## WHAT IS NEEDED
Would you restate all the data that follows, word for word?

## SUPPLIED INFORMATION
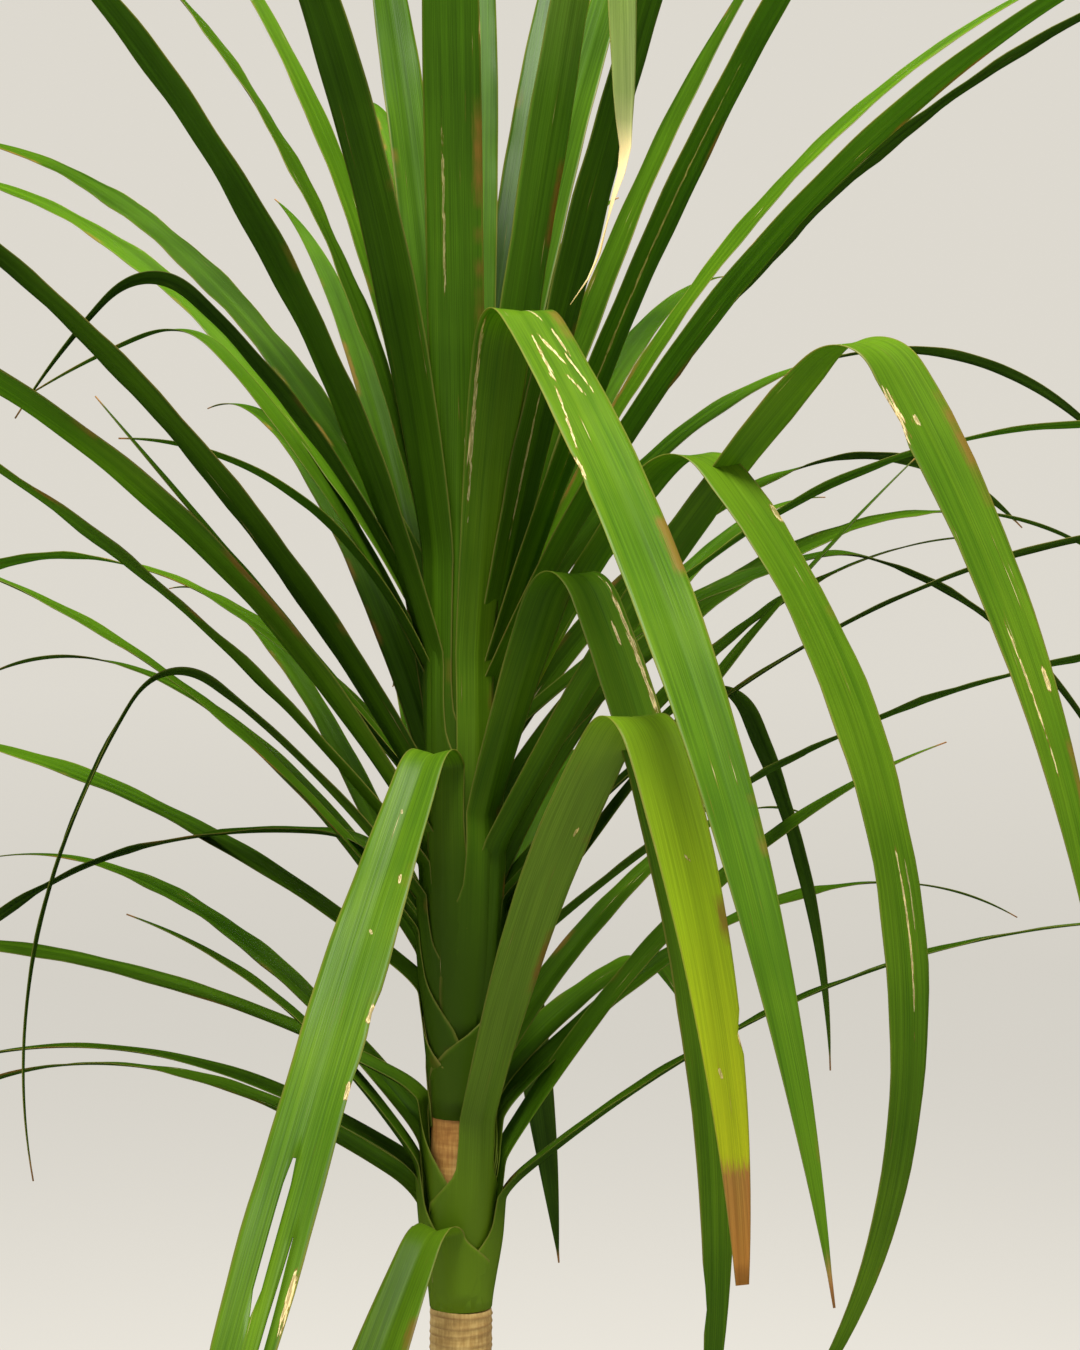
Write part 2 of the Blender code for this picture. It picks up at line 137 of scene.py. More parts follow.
def new_finish(name, roughness=0.5, specular=0.5):
    """A material and its node tree, principled shader and Object coordinates."""
    made = bpy.data.materials.new(name)
    made.use_nodes = True
    tree = made.node_tree
    shader = tree.nodes["Principled BSDF"]
    shader.inputs["Roughness"].default_value = roughness
    shader.inputs["Specular IOR Level"].default_value = specular
    return made, tree, shader, add(tree, "TexCoord").outputs["Object"]


def relief(tree, shader, height, strength, distance):
    bump = add(tree, "Bump", {"Height": height, "Strength": strength, "Distance": distance})
    tree.links.new(bump.outputs["Normal"], shader.inputs["Normal"])


def clay_finish():
    made, tree, shader, place = new_finish("terracotta", 0.88, 0.25)
    height = add(tree, "SeparateXYZ", {"Vector": place}).outputs["Z"]
    cloudy = grain(tree, place, 14.0, 5.0)
    fine = grain(tree, place, 420.0, 3.0)
    turning = add(tree, "TexNoise", {"Vector": add(tree, "Mapping", {"Vector": place, "Scale": (0.4, 0.4, 46.0)}).outputs[0],
                                     "Scale": 9.0, "Detail": 2.0}).outputs["Fac"]
    body = ramp(tree, cloudy, (0.28, (0.335, 0.118, 0.055)), (0.5, (0.430, 0.165, 0.080)), (0.75, (0.510, 0.220, 0.118)))
    body = blend(tree, 0.30, body, ramp(tree, turning, (0.3, 0.25), (0.7, 0.85)), "SOFT_LIGHT")
    body = blend(tree, 0.22, body, ramp(tree, fine, (0.35, 0.2), (0.65, 0.9)), "SOFT_LIGHT")
    lime = sums(tree, "MULTIPLY", ramp(tree, grain(tree, place, 26.0, 7.0, 0.7), (0.50, 0.0), (0.68, 1.0)),
                ramp(tree, height, (0.0, 0.75), (0.09, 0.10), (0.20, 0.05), (0.236, 0.45)))
    body = blend(tree, lime, body, (0.56, 0.47, 0.40))
    tree.links.new(body, shader.inputs["Base Color"])
    relief(tree, shader, sums(tree, "ADD", sums(tree, "MULTIPLY", fine, 0.35), turning), 0.35, 0.0006)
    return made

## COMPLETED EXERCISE
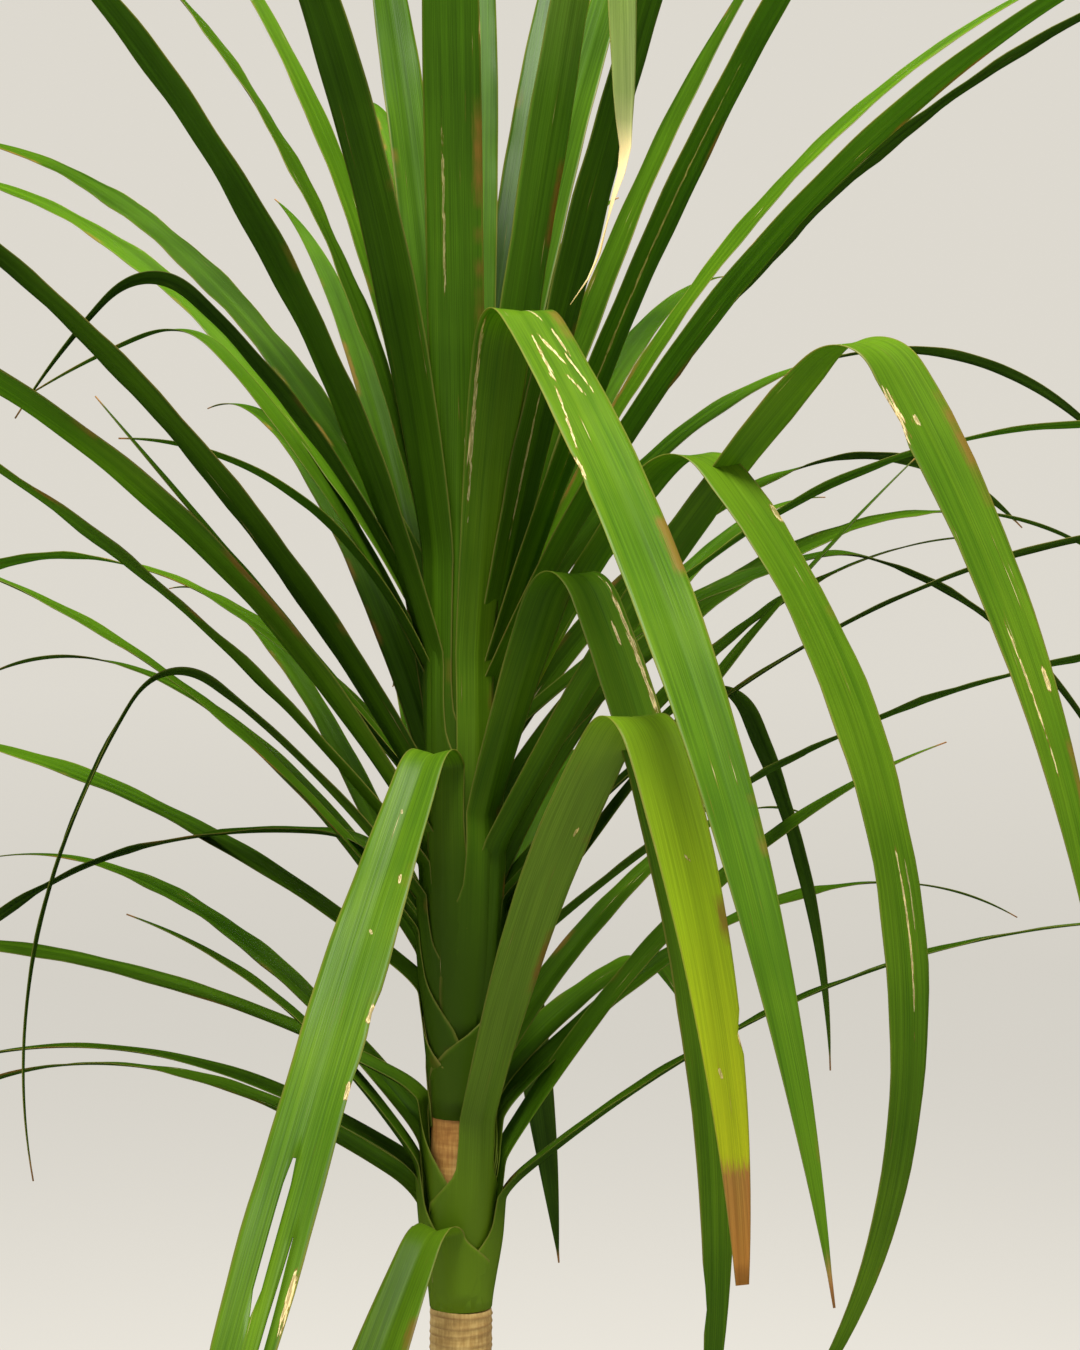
Write part 2 of the Blender code for this picture. It picks up at line 137 of scene.py. More parts follow.
def new_finish(name, roughness=0.5, specular=0.5):
    """A material and its node tree, principled shader and Object coordinates."""
    made = bpy.data.materials.new(name)
    made.use_nodes = True
    tree = made.node_tree
    shader = tree.nodes["Principled BSDF"]
    shader.inputs["Roughness"].default_value = roughness
    shader.inputs["Specular IOR Level"].default_value = specular
    return made, tree, shader, add(tree, "TexCoord").outputs["Object"]


def relief(tree, shader, height, strength, distance):
    bump = add(tree, "Bump", {"Height": height, "Strength": strength, "Distance": distance})
    tree.links.new(bump.outputs["Normal"], shader.inputs["Normal"])


def clay_finish():
    made, tree, shader, place = new_finish("terracotta", 0.88, 0.25)
    height = add(tree, "SeparateXYZ", {"Vector": place}).outputs["Z"]
    cloudy = grain(tree, place, 14.0, 5.0)
    fine = grain(tree, place, 420.0, 3.0)
    turning = add(tree, "TexNoise", {"Vector": add(tree, "Mapping", {"Vector": place, "Scale": (0.4, 0.4, 46.0)}).outputs[0],
                                     "Scale": 9.0, "Detail": 2.0}).outputs["Fac"]
    body = ramp(tree, cloudy, (0.28, (0.335, 0.118, 0.055)), (0.5, (0.430, 0.165, 0.080)), (0.75, (0.510, 0.220, 0.118)))
    body = blend(tree, 0.30, body, ramp(tree, turning, (0.3, 0.25), (0.7, 0.85)), "SOFT_LIGHT")
    body = blend(tree, 0.22, body, ramp(tree, fine, (0.35, 0.2), (0.65, 0.9)), "SOFT_LIGHT")
    lime = sums(tree, "MULTIPLY", ramp(tree, grain(tree, place, 26.0, 7.0, 0.7), (0.50, 0.0), (0.68, 1.0)),
                ramp(tree, height, (0.0, 0.75), (0.09, 0.10), (0.20, 0.05), (0.236, 0.45)))
    body = blend(tree, lime, body, (0.56, 0.47, 0.40))
    tree.links.new(body, shader.inputs["Base Color"])
    relief(tree, shader, sums(tree, "ADD", sums(tree, "MULTIPLY", fine, 0.35), turning), 0.35, 0.0006)
    return made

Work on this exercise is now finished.